Pengamat ekonomi energi dari Universitas Gadjah Mada (UGM) Fahmy Radhi mengatakan bahwa, dari sisi bisnis hulu Pertamina, harga minyak dunia yang menyentuh titik nadir membuat pendapatan dari hulu akan merosot dan target produksi tahun ini diprediksi tidak akan tercapai.
Namun, Fahmy memproyeksikan kondisi tersebut akan kembali pulih seiring dengan peningkatan harga setelah pandemi Covid-19 berakhir.
Di sisi lain, sebagai importir minyak mentah dan gasolin, Pertamina akan diuntungkan dengan harga minyak dunia yang terpuruk.
“Pertamina bisa impor dengan harga sangat murah dan menjual BBM di Hilir dengan harga yang masih tinggi, sehingga meraih keuntungan yang besar,” ujarnya kepada Bisnis baru-baru ini.
Adapun, pada awal Mei 2020, Pertamina mencatat pelemahan penjualan BBM dari seluruh produk yang dipasarkan.

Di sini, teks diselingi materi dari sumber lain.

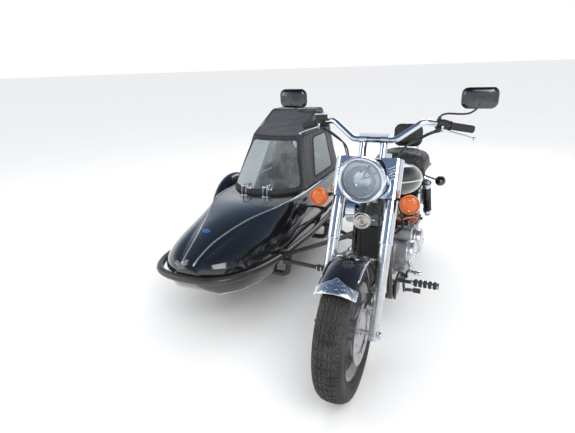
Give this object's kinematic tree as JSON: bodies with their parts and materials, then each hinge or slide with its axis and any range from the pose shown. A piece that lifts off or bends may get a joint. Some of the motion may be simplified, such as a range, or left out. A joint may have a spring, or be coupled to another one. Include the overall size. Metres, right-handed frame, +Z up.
{
  "type": "motorcycle with sidecar",
  "caption": "Cruiser motorcycle with a boat-nosed passenger sidecar under a folding hood; steering, wheels, hood and side stand move.",
  "frame": {"origin": "ground level under the middle of the bounding box", "axes": "+Z up, -Y the way it drives, +X to the rider's left, so the sidecar is on -X"},
  "size_m": [1.9655, 2.5189, 1.333],
  "materials": {
    "tyre": "matt",
    "cast_alloy": "satin",
    "chrome": "polished",
    "brushed_steel": "brushed",
    "black_paint": "semi-gloss",
    "black_gloss": "gloss",
    "lamp_glass": "clear, fluted",
    "black_plastic": "satin",
    "amber_lens": "gloss",
    "red_lens": "gloss",
    "rubber": "matt",
    "radiator_black": "matt",
    "copper_plastic": "satin",
    "black_leather": "satin",
    "canvas": "matt",
    "clear_screen": "clear"
  },
  "bodies": {
    "rig": {"frame": "black_paint", "radiator": "radiator_black", "engine_cases": "cast_alloy", "cylinders": "cast_alloy", "air_cleaner": "chrome", "ignition_coils": "copper_plastic", "exhaust": "chrome", "fuel_tank": "black_gloss", "tank_cap": "chrome", "saddle": "black_leather", "backrest": "black_leather", "backrest_frame": "chrome", "rear_fender": "black_gloss", "rear_lamps": "chrome", "rear_lenses": "red_lens", "swingarm": "black_paint", "rear_dampers": "chrome", "footrests": "black_paint", "side_covers": "black_gloss", "stand_bracket": "black_paint", "chair_frame": "black_paint", "chair_body": "black_gloss", "chair_trim": "chrome", "chair_seat": "black_leather", "chair_fender": "black_gloss", "hinge_posts": "chrome"},
    "steering": {"fork_sliders": "cast_alloy", "fork_covers": "chrome", "yokes": "black_paint", "nacelle": "chrome", "headlamp": "chrome", "headlamp_glass": "lamp_glass", "front_indicators": "black_plastic", "front_lenses": "amber_lens", "handlebar": "chrome", "grips": "rubber", "hand_controls": "black_plastic", "mirrors": "chrome", "front_fender": "black_gloss", "fender_tip": "chrome", "front_caliper": "cast_alloy", "horn": "black_paint"},
    "front_wheel": {"front_tyre": "tyre", "front_rim": "cast_alloy", "front_disc": "brushed_steel"},
    "rear_wheel": {"rear_tyre": "tyre", "rear_rim": "cast_alloy", "rear_discs": "brushed_steel"},
    "chair_wheel": {"chair_tyre": "tyre", "chair_rim": "chrome"},
    "hood": {"hood_canvas": "canvas", "windscreen": "clear_screen", "hood_windows": "clear_screen", "hinge_arms": "chrome"},
    "side_stand": {"side_stand": "black_paint"}
  },
  "joints": [
    {"name": "steering_head", "type": "hinge", "parent": "rig", "child": "steering", "pos_m": [0.464, -0.61735, 0.87514], "axis": [0, 0.454, 0.891], "range_deg": [-35, 35]},
    {"name": "front_wheel_spin", "type": "hinge", "parent": "steering", "child": "front_wheel", "pos_m": [0.464, -0.94, 0.319], "axis": [1, 0, 0], "continuous": true},
    {"name": "rear_wheel_spin", "type": "hinge", "parent": "rig", "child": "rear_wheel", "pos_m": [0.464, 0.67, 0.315], "axis": [1, 0, 0], "continuous": true},
    {"name": "chair_wheel_spin", "type": "hinge", "parent": "rig", "child": "chair_wheel", "pos_m": [-0.923, 0.45, 0.3], "axis": [1, 0, 0], "continuous": true},
    {"name": "hood_tilt", "type": "hinge", "parent": "rig", "child": "hood", "pos_m": [-0.466, -0.024, 0.666], "axis": [1, 0, 0], "range_deg": [0, 55]},
    {"name": "side_stand_swing", "type": "hinge", "parent": "rig", "child": "side_stand", "pos_m": [0.606, -0.18, 0.24], "axis": [-1, 0, 0], "range_deg": [0, 58]}
  ]
}
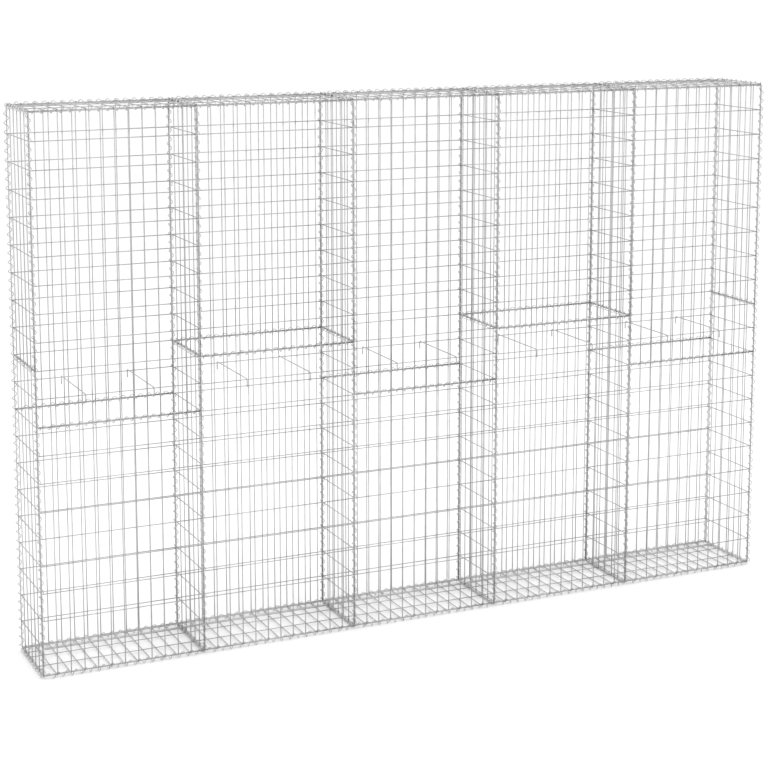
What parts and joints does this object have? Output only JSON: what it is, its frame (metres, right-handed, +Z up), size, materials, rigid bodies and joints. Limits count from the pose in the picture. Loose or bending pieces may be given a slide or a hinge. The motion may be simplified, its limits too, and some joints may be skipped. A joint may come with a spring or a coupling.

Untuk penjualan gasolin yang terdiri atas Premium dan Pertamax Serius, penjualan rata-rata harian turun sebesar 20,79 persen dibandingkan dengan rata-rata harian Januari dan Februari 2020.
Sementara itu, penjualan produk gasoil yang terdiri atas Solar (PSO dan non PSO), Dexlite, dan Pertamina Dex, penjualan rata-rata harian turun sebesar 12,25 persen dibandingkan dengan rata-rata harian Januari dan Februari 2020.
Sebelumnya, Direktur Utama Pertamina Nicke Widyawati mengatakan bahwa pelemahan penjualan BBM akan berdampak cukup besar terhadap pendapatan perseroan.
Pasalnya, bisnis hilir berkontribusi sebesar 80 persen terhadap total pendapatan Pertamina dan 20 persen merupakan kontribusi dari bisnis hulu.
Namun, Nicke mengungkapkan dari sisi profit, sektor hulu justru berkontribusi sebesar 80 persen terhadap total laba, sedangkan sektor hilir hanya berkontribusi sebesar 20 persen.
Pada tahun ini, Pertamina telah melakukan skenario penyesuaian produksi hulu. Pertamina menyesuaikan produksi setara minyak turun dari 923 mboepd menjadi 894 mboepd.
“Secara angka kami sudah itung untuk skenario berat penurunan pendapatan kita antara 38 persen–40 persen dan dampak pada penurunan profit lebih dari itu,” ungkapnya.
Pertamina memperkirakan kehilangan potensi keuntungan hingga 51 persen atau sekitar US$1,12 miliar dari rencana kerja dan anggaran (RKAP) 2020.
Berdasarkan RKAP Pertamina, target laba tahun ini dipatok US$2,2 miliar dan pendapatan mencapai US$58,33 miliar.
Nicke mengatakan profit Pertamina bakal tergerus lebih dalam lagi karena ada kerugian selisih kurs yang harus dimasukkan.
“Kami Capex dan Opex menggunakan dolar Amerika Serikat, sementara penerimaan [banyak] menggunakan rupiah,” katanya.
Potensi hilangnya laba Pertamina, mengacu dua skenario yang ditetapkan Pertamina dengan mempertimbangkan ICP dan kurs dolar Amerika Serikat.
Mengacu skenario pertama, pendapatan perseroan berpotensi turun US$ 22,17 miliar menjadi US$ 36,16 miliar. Sementara mengacu skenario kedua, potensi penurunan pendapatan lebih besar yakni mencapai US$ 26,25 miliar atau menjadi US$ 32,08 miliar.
“Untuk skenario sangat berat, maka profit akan berkurang 51 persen. itu dengan asumsi yang sudah ditetapkan pemerintah. Cashflow lebih berat lagi krn kita banyak berikan fasilitas kredit ke pelanggan karena semua pihak kesulitan cashflow,” tambahnya.